__The task__:
Write out the whole listing, matching it exactly.

┌──

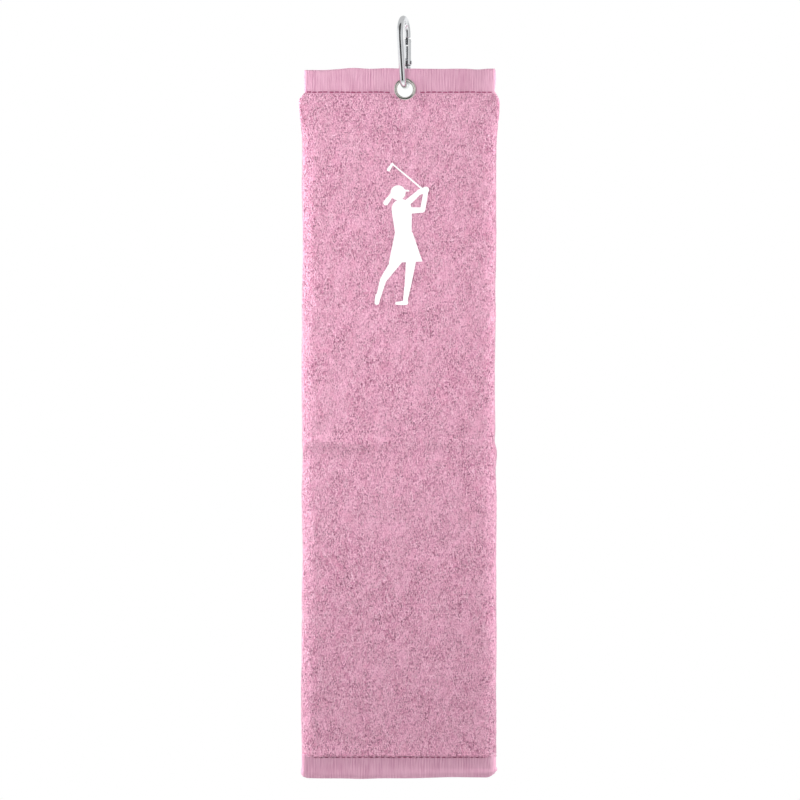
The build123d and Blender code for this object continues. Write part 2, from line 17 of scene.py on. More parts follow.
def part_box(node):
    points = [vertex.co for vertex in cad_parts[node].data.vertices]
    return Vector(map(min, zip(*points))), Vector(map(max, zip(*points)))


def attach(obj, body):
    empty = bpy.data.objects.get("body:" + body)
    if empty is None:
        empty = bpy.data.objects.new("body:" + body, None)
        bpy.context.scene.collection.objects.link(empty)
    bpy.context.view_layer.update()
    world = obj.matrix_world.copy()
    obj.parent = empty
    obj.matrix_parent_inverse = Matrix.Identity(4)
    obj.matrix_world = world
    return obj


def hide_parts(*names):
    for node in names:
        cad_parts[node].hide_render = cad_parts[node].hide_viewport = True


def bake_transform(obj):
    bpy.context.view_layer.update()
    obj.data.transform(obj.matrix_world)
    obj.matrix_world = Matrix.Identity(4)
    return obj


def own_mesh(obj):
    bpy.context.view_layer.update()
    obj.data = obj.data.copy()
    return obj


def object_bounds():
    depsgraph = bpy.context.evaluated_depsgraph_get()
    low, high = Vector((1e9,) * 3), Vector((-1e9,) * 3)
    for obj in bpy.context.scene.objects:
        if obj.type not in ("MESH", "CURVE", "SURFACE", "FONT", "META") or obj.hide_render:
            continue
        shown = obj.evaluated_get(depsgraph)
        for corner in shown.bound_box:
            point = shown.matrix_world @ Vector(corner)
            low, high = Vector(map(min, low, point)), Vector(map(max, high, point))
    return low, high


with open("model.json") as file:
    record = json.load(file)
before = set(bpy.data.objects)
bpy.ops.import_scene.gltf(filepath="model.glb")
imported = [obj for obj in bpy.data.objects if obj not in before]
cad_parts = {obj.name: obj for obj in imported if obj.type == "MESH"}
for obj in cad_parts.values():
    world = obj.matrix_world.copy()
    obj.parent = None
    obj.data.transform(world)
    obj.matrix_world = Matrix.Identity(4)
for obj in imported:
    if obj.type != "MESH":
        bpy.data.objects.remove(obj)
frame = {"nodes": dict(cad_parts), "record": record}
CAD_LOW, CAD_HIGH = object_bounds()
scene = bpy.context.scene
MM = 0.001


# ---- places, from the frame ----

def x_range(node):
    return [corner.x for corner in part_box(node)]


def z_range(node):
    return [corner.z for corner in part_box(node)]


EYELET = Vector(next(m for m in frame["record"]["mounts"] if m["name"] == "eyelet")["pos_m"])
MID_Y = EYELET.y  # the middle layer's own plane
LEFT_X, RIGHT_X = x_range("left_flap")[0], x_range("right_fold")[1]
TOP_HEM_FOOT, TOP_Z = z_range("top_hem")
BOTTOM_Z, BOTTOM_HEM_TOP = z_range("bottom_hem")
TOP_HEM_LEFT, TOP_HEM_RIGHT = x_range("top_hem")
TOP_HEM_LEFT += 0.3 * MM  # this hem lies a little to the right
TOP_HEM_RIGHT += 0.9 * MM
BOTTOM_HEM_LEFT, BOTTOM_HEM_RIGHT = x_range("bottom_hem")
LEFT_FLAP_EDGE, LEFT_FLAP_HEM_EDGE = x_range("left_flap_side_hem")
RIGHT_FLAP_EDGE, HINGE_X = x_range("right_flap")
RIGHT_FLAP_HEM_EDGE = x_range("right_flap_side_hem")[0]
FLAP_BOTTOM_LEFT, FLAP_BOTTOM_RIGHT = x_range("right_flap_bottom_hem")
MIDDLE_X = (LEFT_X + RIGHT_X) / 2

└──

__Exercise output__:
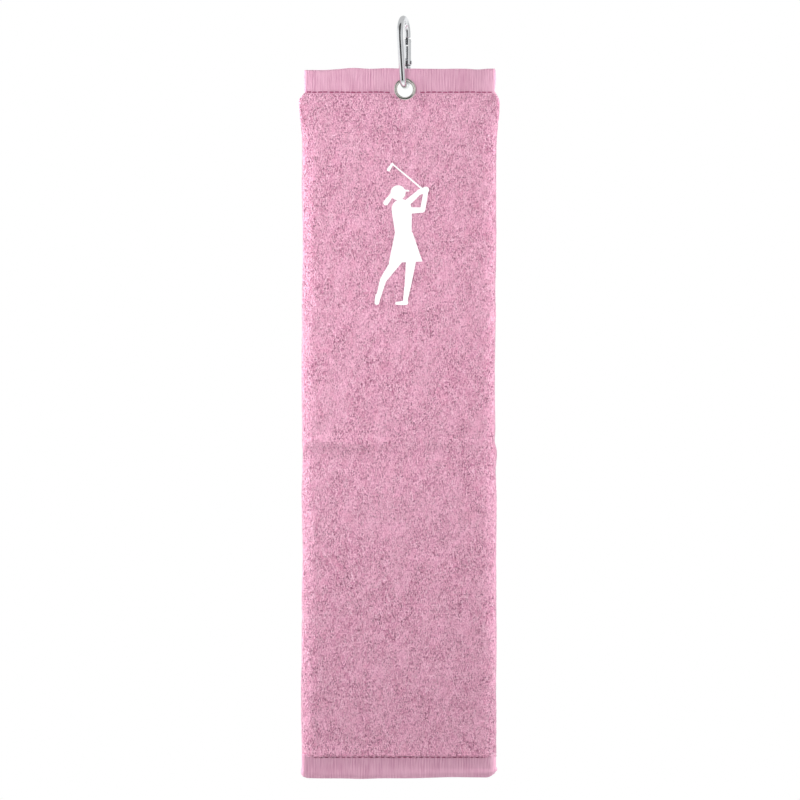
The build123d and Blender code for this object continues. Write part 2, from line 17 of scene.py on. More parts follow.
def part_box(node):
    points = [vertex.co for vertex in cad_parts[node].data.vertices]
    return Vector(map(min, zip(*points))), Vector(map(max, zip(*points)))


def attach(obj, body):
    empty = bpy.data.objects.get("body:" + body)
    if empty is None:
        empty = bpy.data.objects.new("body:" + body, None)
        bpy.context.scene.collection.objects.link(empty)
    bpy.context.view_layer.update()
    world = obj.matrix_world.copy()
    obj.parent = empty
    obj.matrix_parent_inverse = Matrix.Identity(4)
    obj.matrix_world = world
    return obj


def hide_parts(*names):
    for node in names:
        cad_parts[node].hide_render = cad_parts[node].hide_viewport = True


def bake_transform(obj):
    bpy.context.view_layer.update()
    obj.data.transform(obj.matrix_world)
    obj.matrix_world = Matrix.Identity(4)
    return obj


def own_mesh(obj):
    bpy.context.view_layer.update()
    obj.data = obj.data.copy()
    return obj


def object_bounds():
    depsgraph = bpy.context.evaluated_depsgraph_get()
    low, high = Vector((1e9,) * 3), Vector((-1e9,) * 3)
    for obj in bpy.context.scene.objects:
        if obj.type not in ("MESH", "CURVE", "SURFACE", "FONT", "META") or obj.hide_render:
            continue
        shown = obj.evaluated_get(depsgraph)
        for corner in shown.bound_box:
            point = shown.matrix_world @ Vector(corner)
            low, high = Vector(map(min, low, point)), Vector(map(max, high, point))
    return low, high


with open("model.json") as file:
    record = json.load(file)
before = set(bpy.data.objects)
bpy.ops.import_scene.gltf(filepath="model.glb")
imported = [obj for obj in bpy.data.objects if obj not in before]
cad_parts = {obj.name: obj for obj in imported if obj.type == "MESH"}
for obj in cad_parts.values():
    world = obj.matrix_world.copy()
    obj.parent = None
    obj.data.transform(world)
    obj.matrix_world = Matrix.Identity(4)
for obj in imported:
    if obj.type != "MESH":
        bpy.data.objects.remove(obj)
frame = {"nodes": dict(cad_parts), "record": record}
CAD_LOW, CAD_HIGH = object_bounds()
scene = bpy.context.scene
MM = 0.001


# ---- places, from the frame ----

def x_range(node):
    return [corner.x for corner in part_box(node)]


def z_range(node):
    return [corner.z for corner in part_box(node)]


EYELET = Vector(next(m for m in frame["record"]["mounts"] if m["name"] == "eyelet")["pos_m"])
MID_Y = EYELET.y  # the middle layer's own plane
LEFT_X, RIGHT_X = x_range("left_flap")[0], x_range("right_fold")[1]
TOP_HEM_FOOT, TOP_Z = z_range("top_hem")
BOTTOM_Z, BOTTOM_HEM_TOP = z_range("bottom_hem")
TOP_HEM_LEFT, TOP_HEM_RIGHT = x_range("top_hem")
TOP_HEM_LEFT += 0.3 * MM  # this hem lies a little to the right
TOP_HEM_RIGHT += 0.9 * MM
BOTTOM_HEM_LEFT, BOTTOM_HEM_RIGHT = x_range("bottom_hem")
LEFT_FLAP_EDGE, LEFT_FLAP_HEM_EDGE = x_range("left_flap_side_hem")
RIGHT_FLAP_EDGE, HINGE_X = x_range("right_flap")
RIGHT_FLAP_HEM_EDGE = x_range("right_flap_side_hem")[0]
FLAP_BOTTOM_LEFT, FLAP_BOTTOM_RIGHT = x_range("right_flap_bottom_hem")
MIDDLE_X = (LEFT_X + RIGHT_X) / 2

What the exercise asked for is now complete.